Hi,
I've been using Calibre for a few years and have also used the recipe function to download news every day. Most of the recipes I use are slightly modified and based on RSS feeds.
I'm currently stumped trying to add a few articles from a HTML page to a previously populated feed. I have looked at the example
here of how to add articles and I have also looked at several existing recipes.
What I am doing is as follows:
- Use a standard RSS feed definition:
Code:
feeds = [ ('Long Reads', 'https://longreads.com/feed/'), ]
(There are in fact several other RSS feeds here, for clarity I am showing only the relevant one)
- I have created a parse_feeds function that first runs the base parse_feeds function, then loops through all the feedss/articles to checks for one particular page which is updated weekly (5 best long reads)
- It then extracts the links on this page and tries to append them to the feeds list. The code is as follows:
Code:
def parse_feeds(self):
feeds = super(LongReads, self).parse_feeds()
for articles in feeds:
section = articles.title
for article in articles:
if article.url and 'longreads.com' in article.url:
raw = browser().open_novisit(article.url).read()
soup = BeautifulSoup(raw)
newArticles = []
for item in soup.findAll('a', attrs={'target': '_blank'}):
if item.parent.name == 'h3':
newArt = {}
newArt['title'] = item.string
newArt['url'] = item['href']
newArticles.append(newArt)
feeds.append((section, newArticles))
return feeds
- An example of the page being downloaded can be seen here: https://longreads.com/2023/04/21/the...-the-week-462/
The links are extracted correctly, the issue is that I always get the error
'tuple' object has no attribute 'title'. The example I base it on is obviously old, but I also see several newer recipies where it works to use the append function for the feed.

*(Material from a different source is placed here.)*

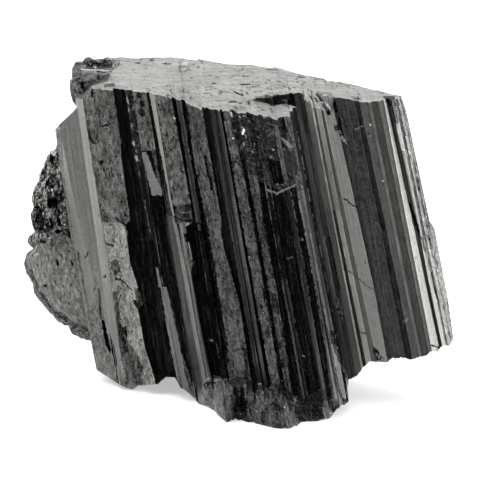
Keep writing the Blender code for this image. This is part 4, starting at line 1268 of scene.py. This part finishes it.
LENS, SENSOR = 1200.0, 36.0  # of the camera, in millimetres
CLIP = 0.01, 10.0  # how near and how far the camera sees, in metres
SHIFT_RIGHT, SHIFT_DOWN = 0.7, 0.6  # how far the picture is moved, in page units


def pale_floor():
    """A large plain sheet under the crystal."""
    mesh = bpy.data.meshes.new("floor")
    corners = [(x * FLOOR_HALF, y * FLOOR_HALF, 0) for x, y in ((-1, -1), (1, -1), (1, 1), (-1, 1))]
    mesh.from_pydata(corners, [], [(0, 1, 2, 3)])
    material, shader = new_material("white_paper", 0.9, 0.0)
    shader.inputs["Base Color"].default_value = (PAPER_GREY, PAPER_GREY, PAPER_GREY, 1)
    shader.inputs["Emission Color"].default_value = (1, 1, 1, 1)
    shader.inputs["Emission Strength"].default_value = PAPER_GLOW
    mesh.materials.append(material)
    floor = bpy.data.objects.new("floor", mesh)
    bpy.context.scene.collection.objects.link(floor)
    floor.visible_glossy = False  # the dark faces mirror the studio, not the paper


def studio_world():
    """Soft light from above, behind and both sides, and little from the front."""
    world = bpy.data.worlds.new("studio")
    world.use_nodes = True
    tree = world.node_tree
    add = node_adder(tree)
    way = add("TexCoord").outputs["Generated"]
    parts = add("SeparateXYZ", [(way, 0)])
    front = add("VectorMath", [(way, 0)], operation="DOT_PRODUCT")
    front.inputs[1].default_value = TO_FRONT
    around, above, right, left = (
        ranged(add, source, *glow, "SMOOTHSTEP")
        for source, glow in (
            (front.outputs["Value"], FRONT_GLOW), (parts.outputs["Z"], TOP_GLOW),
            (parts.outputs["X"], RIGHT_GLOW), (parts.outputs["X"], LEFT_GLOW),
        )
    )

    def both(first, second):
        return add("Math", [(first, 0), (second, 1)], operation="ADD").outputs[0]

    total = both(both(around, above), both(left, right))
    # the camera itself sees plain white
    level = add("Mix", [(add("LightPath").outputs["Is Camera Ray"], 0), (total, 2)], data_type="FLOAT")
    level.inputs[3].default_value = 1.0
    background = tree.nodes["Background"]
    tree.links.new(level.outputs[0], background.inputs["Strength"])
    background.inputs["Color"].default_value = (1, 1, 1, 1)
    bpy.context.scene.world = world


def soft_light(name, place_m, size, power):
    """A square area light that looks at the crystal."""
    data = bpy.data.lights.new(name, "AREA")
    data.shape, data.size, data.energy = "SQUARE", size, power
    light = bpy.data.objects.new(name, data)
    bpy.context.scene.collection.objects.link(light)
    light.location = place_m
    way = Vector(np.array(LIGHTS_AIM, float) - np.array(place_m, float))
    light.rotation_mode = "QUATERNION"
    light.rotation_quaternion = way.to_track_quat("-Z", "Y")


def camera():
    """A very long lens, 18 degrees above the horizon, framed as the page."""
    data = bpy.data.cameras.new("camera")
    data.lens, data.sensor_width = LENS, SENSOR
    data.clip_start, data.clip_end = CLIP
    distance = PAGE_SIDE * UNIT * data.lens / data.sensor_width
    made = bpy.data.objects.new("camera", data)
    bpy.context.scene.collection.objects.link(made)
    # the picture's middle, as a point of the plane through the crystal's middle
    across = PAGE_SIDE / 2 - CENTRE_X - SHIFT_RIGHT
    height = height_of(PAGE_SIDE / 2 - SHIFT_DOWN, CENTRE_DEPTH)
    back = np.array([0, -math.cos(VIEW_TILT), math.sin(VIEW_TILT)])
    made.location = np.array([across, 0, height]) * UNIT + back * distance
    made.rotation_euler = (math.pi / 2 - VIEW_TILT, 0, 0)
    bpy.context.scene.camera = made


def main():
    """Builds the pieces, the stage, the light and the camera."""
    materials = [mineral(*values) for values in MINERALS]
    for piece in body(materials) + [flank(materials), side_growths(materials)]:
        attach(piece, "root")
        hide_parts("crystal")
    pale_floor()
    studio_world()
    for light in LIGHTS:
        soft_light(*light)
    camera()
    bpy.context.scene.view_settings.view_transform = "Standard"


main()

Outputting the feeds array shows this (excerpt), so obviously the links are added incorrectly:
Code:
____________________
Title : SolarWinds: The Untold Story of the Boldest Supply-Chain Hack
URL : https://www.wired.com/story/the-untold-story-of-solarwinds-the-boldest-supply-chain-hack-ever/
Author : Kim Zetter
Summary : The attackers were i...
Date : Tue, 02 May, 2023 12:00
TOC thumb : None
Has content : False
, ('section', [{'title': '1. A Trucker’s Kidnapping, a Suspicious Ransom, and a Colorado Family’s Perilous Quest for Justice', 'url': 'https://www.5280.com/a-truckers-kidnapping-a-suspicious-ransom-and-a-colorado-familys-perilous-quest-for-justice/?src=longreads'},
I have also tried to create an array of Feed objects, when I use the append function it then complains that
'Feed' object has no attribute 'articles'.'
Grateful for any help with this, there is obviously something simple that I cannot see...